Unfortunately, she’s found that personal printers add significant expenses. Brechtel said, “Ink is expensive and it doesn’t get you very far.”
While students are allotted $10 for printing, professors don’t experience this expense. When Brechtel reached out to a professor regarding this, she did not receive a helpful response. Brechtel said, “They’re so unaware of it because it’s so accessible for them.”
She shared how one of her friends doesn’t have labs or science classes, and also has over $9 left in printing money. For Brechtel, printing prices aren’t the issue, it’s that PLNU keeps students’ unused money while gaining more from students who exceed $10.
One science major, who wishes to remain anonymous, ran out of printing money by early October and now buys ink for their personal printer, spending around $20 so far. They said, “I know a lot of science majors have their own printers just because it’s more convenient.”
The source said that last year, science majors didn’t have to print as much. However, this year, a new note-taking system was introduced in their organic chemistry class, where the professor uploads notes online for students to print, bring to class and add to. These note packets are usually nine pages and labs are typically five. This added up quickly each week. While the note packets aren’t required, they’re encouraged by professors as useful study and learning tools.
The Point reached out to the chair of the chemistry department, who said the department was unaware of this issue and does not believe it warrants an interview at this time.
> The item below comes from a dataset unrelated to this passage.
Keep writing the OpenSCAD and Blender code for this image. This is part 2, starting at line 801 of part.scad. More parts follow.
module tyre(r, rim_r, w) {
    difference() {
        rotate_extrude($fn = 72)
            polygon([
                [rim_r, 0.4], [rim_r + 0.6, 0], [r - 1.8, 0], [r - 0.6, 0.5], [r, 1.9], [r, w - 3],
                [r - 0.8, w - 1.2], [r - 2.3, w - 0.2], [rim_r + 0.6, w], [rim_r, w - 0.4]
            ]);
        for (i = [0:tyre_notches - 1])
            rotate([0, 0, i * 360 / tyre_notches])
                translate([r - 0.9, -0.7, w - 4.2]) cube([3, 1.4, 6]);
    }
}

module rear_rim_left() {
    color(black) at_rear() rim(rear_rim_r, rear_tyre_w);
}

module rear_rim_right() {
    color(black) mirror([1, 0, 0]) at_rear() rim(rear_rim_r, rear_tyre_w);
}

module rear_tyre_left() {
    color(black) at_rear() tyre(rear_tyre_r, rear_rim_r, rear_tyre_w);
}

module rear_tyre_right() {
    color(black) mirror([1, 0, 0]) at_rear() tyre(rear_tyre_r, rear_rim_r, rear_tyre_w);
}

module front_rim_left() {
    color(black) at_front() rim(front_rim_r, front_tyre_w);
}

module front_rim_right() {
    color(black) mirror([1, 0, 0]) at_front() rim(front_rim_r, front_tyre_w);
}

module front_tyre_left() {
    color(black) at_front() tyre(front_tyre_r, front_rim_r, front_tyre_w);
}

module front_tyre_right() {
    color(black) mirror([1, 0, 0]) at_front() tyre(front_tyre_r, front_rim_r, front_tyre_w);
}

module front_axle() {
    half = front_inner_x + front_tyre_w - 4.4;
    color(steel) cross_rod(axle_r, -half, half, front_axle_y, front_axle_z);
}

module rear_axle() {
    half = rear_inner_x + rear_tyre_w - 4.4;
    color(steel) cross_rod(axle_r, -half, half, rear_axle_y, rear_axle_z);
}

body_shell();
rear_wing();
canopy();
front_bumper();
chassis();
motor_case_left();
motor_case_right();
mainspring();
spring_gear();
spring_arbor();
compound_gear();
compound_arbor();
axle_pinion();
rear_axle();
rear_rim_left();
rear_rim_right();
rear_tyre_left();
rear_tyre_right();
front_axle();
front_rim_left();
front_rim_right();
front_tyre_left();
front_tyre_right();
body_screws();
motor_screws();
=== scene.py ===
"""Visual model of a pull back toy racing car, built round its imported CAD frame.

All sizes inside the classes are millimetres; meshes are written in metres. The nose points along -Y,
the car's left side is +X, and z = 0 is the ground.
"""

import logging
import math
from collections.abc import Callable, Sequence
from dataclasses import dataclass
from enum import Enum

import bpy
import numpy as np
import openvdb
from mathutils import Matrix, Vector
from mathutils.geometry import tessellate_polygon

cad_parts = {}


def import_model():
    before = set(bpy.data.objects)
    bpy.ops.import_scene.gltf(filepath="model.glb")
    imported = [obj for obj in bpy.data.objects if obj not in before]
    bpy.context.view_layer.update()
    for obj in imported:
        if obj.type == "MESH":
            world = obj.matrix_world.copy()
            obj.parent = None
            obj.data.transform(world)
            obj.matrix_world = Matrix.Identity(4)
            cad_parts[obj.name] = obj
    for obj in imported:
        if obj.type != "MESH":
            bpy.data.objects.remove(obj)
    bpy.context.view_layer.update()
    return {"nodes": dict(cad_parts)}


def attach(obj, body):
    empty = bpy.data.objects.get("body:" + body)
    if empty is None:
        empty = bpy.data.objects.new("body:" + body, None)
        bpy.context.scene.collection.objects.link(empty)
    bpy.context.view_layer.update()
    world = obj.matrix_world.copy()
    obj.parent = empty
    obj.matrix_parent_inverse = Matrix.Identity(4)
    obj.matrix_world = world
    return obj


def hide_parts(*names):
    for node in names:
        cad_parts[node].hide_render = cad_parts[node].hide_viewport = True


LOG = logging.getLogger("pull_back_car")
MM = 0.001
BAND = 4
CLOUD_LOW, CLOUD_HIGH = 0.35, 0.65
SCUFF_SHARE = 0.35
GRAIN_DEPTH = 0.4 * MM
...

“Of the students using print dollars, just under 12% exceeded the $10 balance by the end of the semester,” said Corey Fling, Chief Information Officer at Information Technology. “Of those, the average amount over the $10 was $7.74. The $10 amount is serving the majority of the student population, so there are no current plans to adjust the amount higher or lower.”
Statistics show 57 students exceeded $10 by mid-semester in fall, 2017. However in fall of 2018, 114 students exceeded the $10 amount by mid-semester. While this number is small in relation to the over 2,000 students utilizing printing services, it doubled since last year. Additionally, statistics show the average amount of additional money spent at the end of the school year is around $7, not including personal printer expenses.
Brechtel suggested revisions to the system like being able to donate your leftover money to someone else, or rolling over leftover money to second semester. Although the number of students exceeding $10 by mid-semester doubled, and additional expenses are over $7, no changes to the printing system are in motion.
If you’re experiencing this same issue, reach out to your professors and let them know.